The discriminating reader, of course, will have already noted that the whole premise of this story is flawed. Eating pickles while reading is actually a really bad idea. You’ll get pickle juice all over the book!
“Are you a fan of eating while reading in general?” I asked Ms. Altshuler.
“I definitely do it, so I guess I am,” she said. “But not if you’re reading a book you really like, because then your pages will get dirty. That matters. You can’t have any Cheetos—can’t have anything that will stain your fingers.”
“I know,” I sighed. “It’s like, do I want to read, or do I want to eat Cheetos?”
“You have to pick,” she agreed. “You absolutely can’t be doing both.”
I asked Ms. Altshuler if given the choice between reading books or eating for the rest of her life, what she would pick.
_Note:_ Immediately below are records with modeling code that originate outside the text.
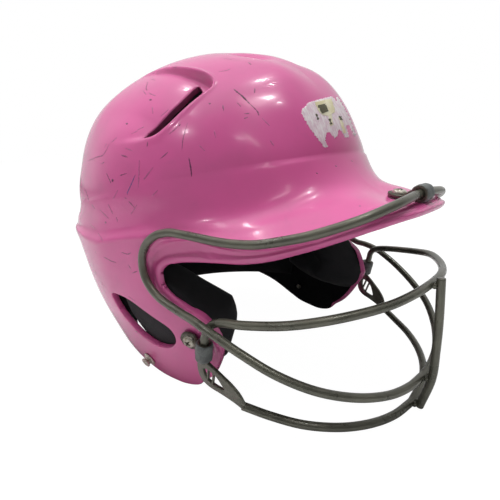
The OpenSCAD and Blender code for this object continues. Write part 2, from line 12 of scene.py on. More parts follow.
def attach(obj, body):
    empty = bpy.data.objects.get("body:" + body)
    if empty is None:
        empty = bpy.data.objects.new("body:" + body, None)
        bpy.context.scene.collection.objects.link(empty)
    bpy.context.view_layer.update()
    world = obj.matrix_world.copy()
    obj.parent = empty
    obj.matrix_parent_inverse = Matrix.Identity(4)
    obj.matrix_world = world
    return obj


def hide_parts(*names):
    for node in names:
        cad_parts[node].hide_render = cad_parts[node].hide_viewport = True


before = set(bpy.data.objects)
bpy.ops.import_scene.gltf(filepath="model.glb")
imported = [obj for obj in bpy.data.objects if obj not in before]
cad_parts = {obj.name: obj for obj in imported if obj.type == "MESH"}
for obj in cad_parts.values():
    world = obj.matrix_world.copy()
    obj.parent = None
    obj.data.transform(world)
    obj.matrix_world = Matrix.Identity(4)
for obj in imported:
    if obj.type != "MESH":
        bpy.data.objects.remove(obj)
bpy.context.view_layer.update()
scene = bpy.context.scene
MM = 0.001


# Camera: its place and turns, and the focal length in pixels of the 500 x 500 picture
CAM = np.array([-205.87, -207.58, 159.25])
AZ, EL, LEAN = np.radians([-45.231, 16.370, -1.737])
FOCAL_PX = 378.54
PICTURE_PX = 500
SENSOR_MM = 36.0
back = np.array([np.sin(AZ) * np.cos(EL), -np.cos(AZ) * np.cos(EL), np.sin(EL)])
level = np.cross(-back, [0, 0, 1])
level /= np.linalg.norm(level)
upright = np.cross(level, -back)
RIGHT = np.cos(LEAN) * level + np.sin(LEAN) * upright
UP = -np.sin(LEAN) * level + np.cos(LEAN) * upright


def stand(axes, at):
    """The matrix of something with the three given axes at a place in metres."""
    rows = np.column_stack([*axes, at]).tolist()
    return Matrix(rows + [[0, 0, 0, 1]])


cam_data = bpy.data.cameras.new("camera")
cam_data.sensor_fit = "AUTO"
cam_data.sensor_width = SENSOR_MM
cam_data.lens = FOCAL_PX / PICTURE_PX * SENSOR_MM
cam_data.clip_start = 0.01
cam = bpy.data.objects.new("camera", cam_data)
scene.collection.objects.link(cam)
cam.matrix_world = stand((RIGHT, UP, back), CAM * MM)
scene.camera = cam


# Mesh helpers
def unit(v):
    v = np.asarray(v, float)
    return v / np.maximum(np.linalg.norm(v, axis=-1, keepdims=True), 1e-12)


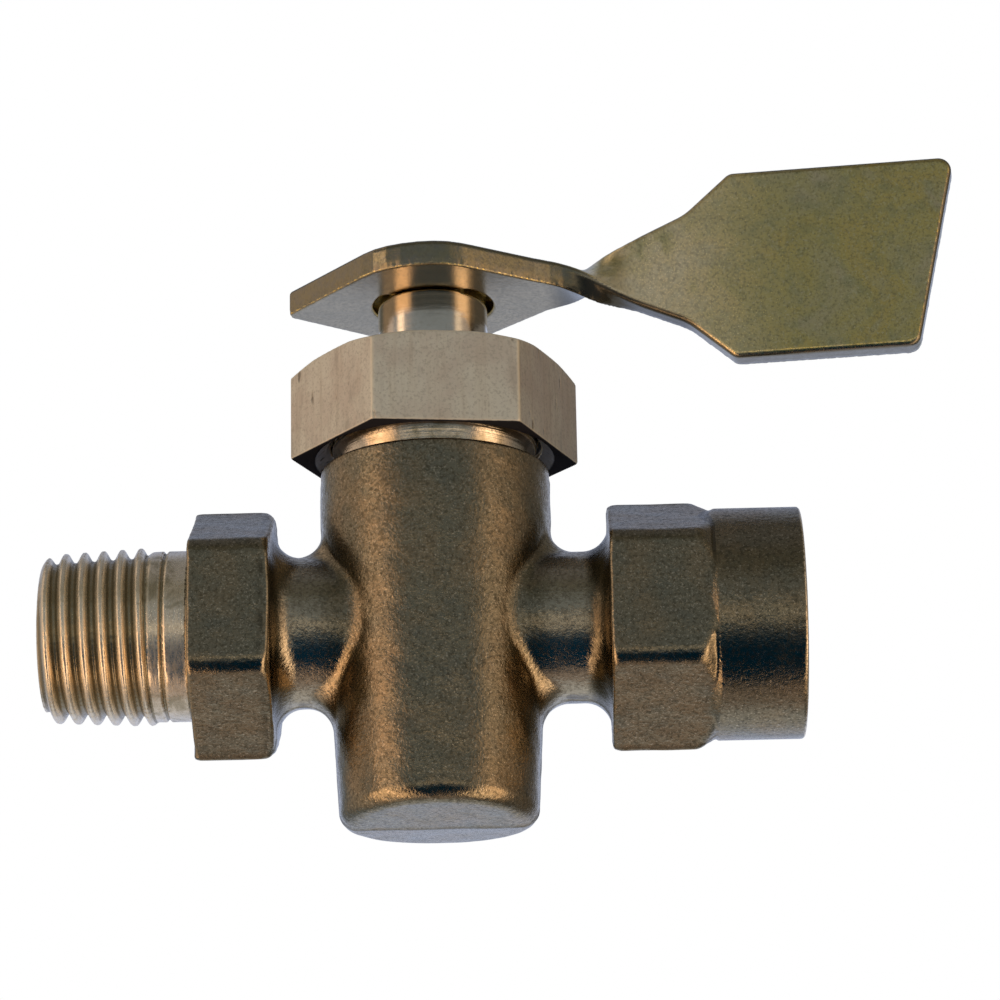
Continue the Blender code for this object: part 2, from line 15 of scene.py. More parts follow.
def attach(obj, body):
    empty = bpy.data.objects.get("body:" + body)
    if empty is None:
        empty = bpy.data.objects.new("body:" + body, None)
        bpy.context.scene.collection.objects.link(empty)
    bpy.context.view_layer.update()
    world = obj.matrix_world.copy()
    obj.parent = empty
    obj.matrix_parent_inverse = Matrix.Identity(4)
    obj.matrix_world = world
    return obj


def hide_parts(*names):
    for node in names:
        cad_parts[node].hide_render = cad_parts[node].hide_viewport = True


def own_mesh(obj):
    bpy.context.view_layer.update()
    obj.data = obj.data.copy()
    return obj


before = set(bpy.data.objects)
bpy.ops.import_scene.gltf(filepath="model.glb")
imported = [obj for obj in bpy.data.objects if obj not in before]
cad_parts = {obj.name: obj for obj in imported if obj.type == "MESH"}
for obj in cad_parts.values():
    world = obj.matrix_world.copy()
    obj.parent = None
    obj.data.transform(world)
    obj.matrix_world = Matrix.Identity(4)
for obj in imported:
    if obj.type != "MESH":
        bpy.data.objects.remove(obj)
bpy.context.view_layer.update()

MM = 0.001
PIPE_Z = 15.3                       # height of the pipe axis in the frame
PIPE_PITCH = 25.4 / 18.0            # pitch of both pipe threads
NECK_PITCH = 0.94                   # pitch of the thread between neck and nut
LEVER_TURN = math.radians(-7.5)
NUT_TURN = math.radians(7.0)


# ---------------------------------------------------------------- distance functions
def polygon_distance(points, px, py):
    """Signed distance to a closed polygon, negative inside."""
    nearest = np.full(px.shape, 1e9)
    inside = np.zeros(px.shape, bool)
    for (ax, ay), (bx, by) in zip(points, np.roll(points, -1, axis=0)):
        edge_x, edge_y = bx - ax, by - ay
        length2 = edge_x * edge_x + edge_y * edge_y
        if length2 < 1e-12:
            continue
        from_x, from_y = px - ax, py - ay
        t = np.clip((from_x * edge_x + from_y * edge_y) / length2, 0.0, 1.0)
        nearest = np.minimum(nearest, (from_x - edge_x * t) ** 2 + (from_y - edge_y * t) ** 2)
        spans = (ay > py) != (by > py)
        with np.errstate(divide="ignore", invalid="ignore"):
            crossing = edge_x * (py - ay) / edge_y + ax
        inside ^= spans & (px < crossing)
    return np.where(inside, -1.0, 1.0) * np.sqrt(nearest)


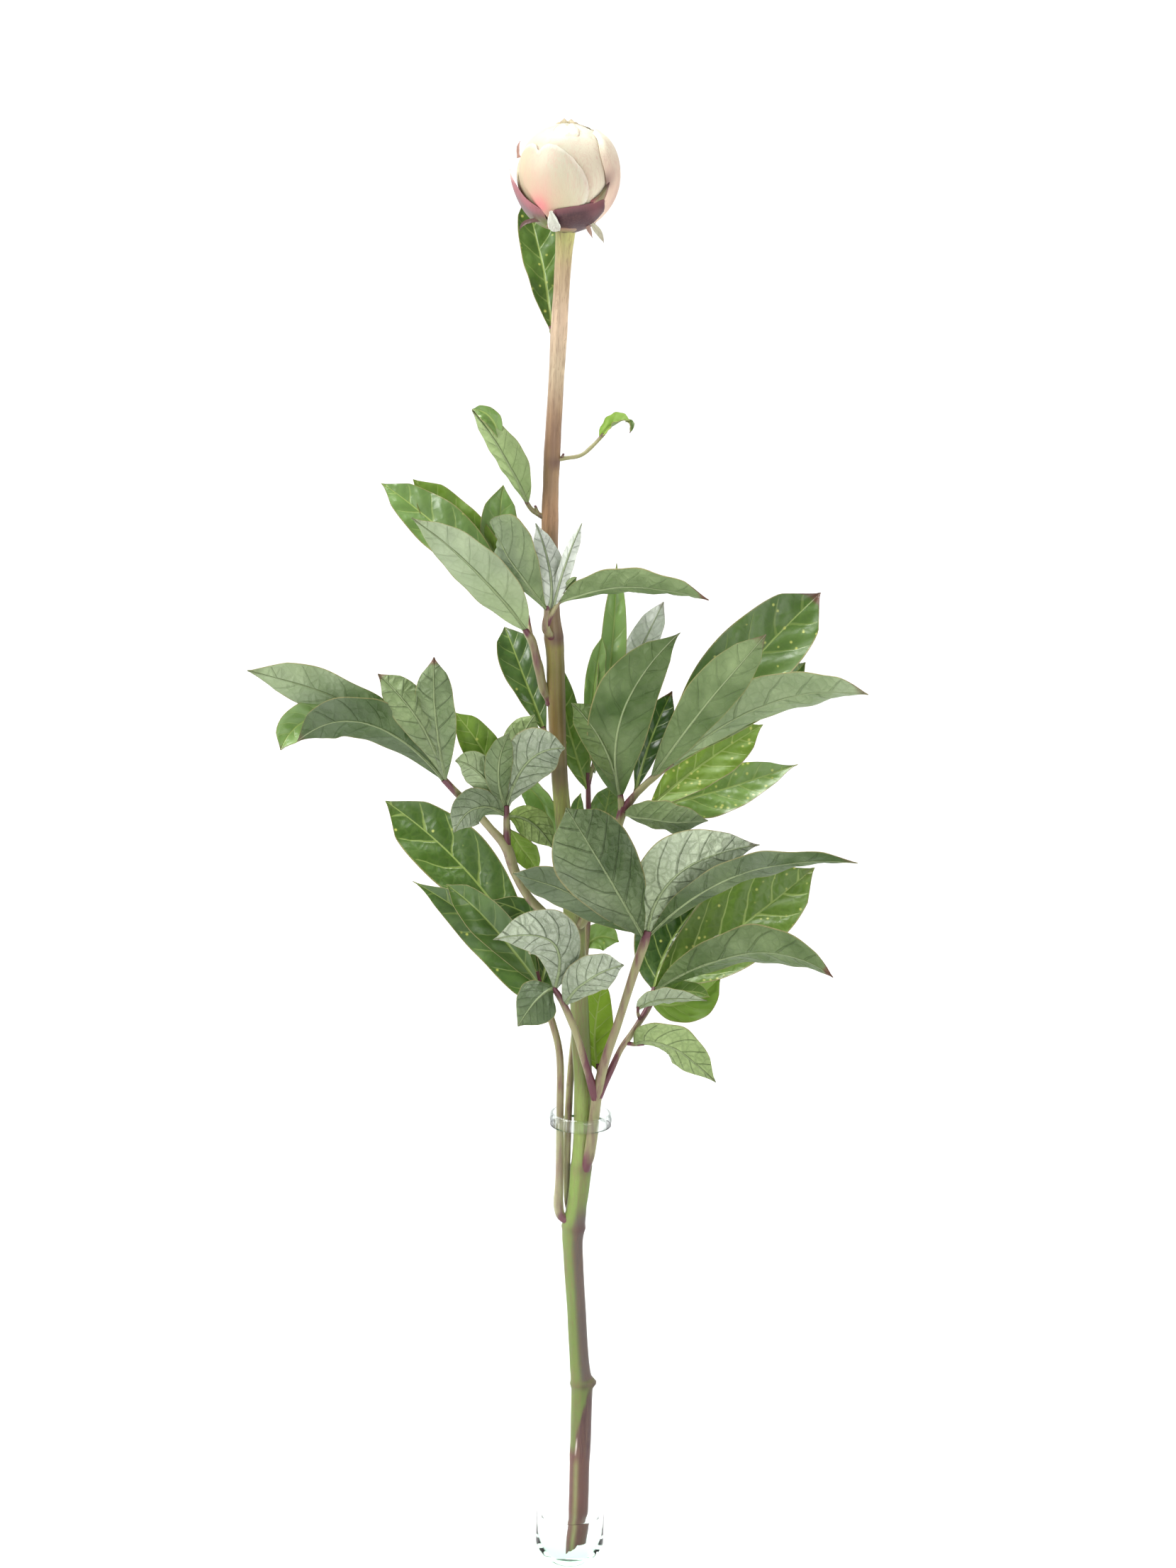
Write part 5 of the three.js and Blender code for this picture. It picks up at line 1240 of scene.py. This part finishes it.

“Books always and forever,” she replied.
I’d pick reading too. While this might sound odd coming from someone like myself who is relatively sunny, I do think that books are one of the few things that make life bearable.
After my visit, I gave “I, Claudius” another try. It still felt like a slog, and I remembered Ms. Altshuler’s response to the last question I’d posed: “What are your thoughts about when to give up on a book and move on?”
“Life is too short to read books you don't like!” she said. “Put it down and read something you're excited about. If it's meant to be, it'll find its way back to you.”
Huh! It had never occurred to me that even when it comes to books, there’s always a second chance. I set “I, Claudius” aside in favor of the latest Gary Shteyngart catastrophe and immediately felt better. It’s especially good with Ms. Altshuler’s spicy farmhouse pickles—a combo of which I’m sure she would approve.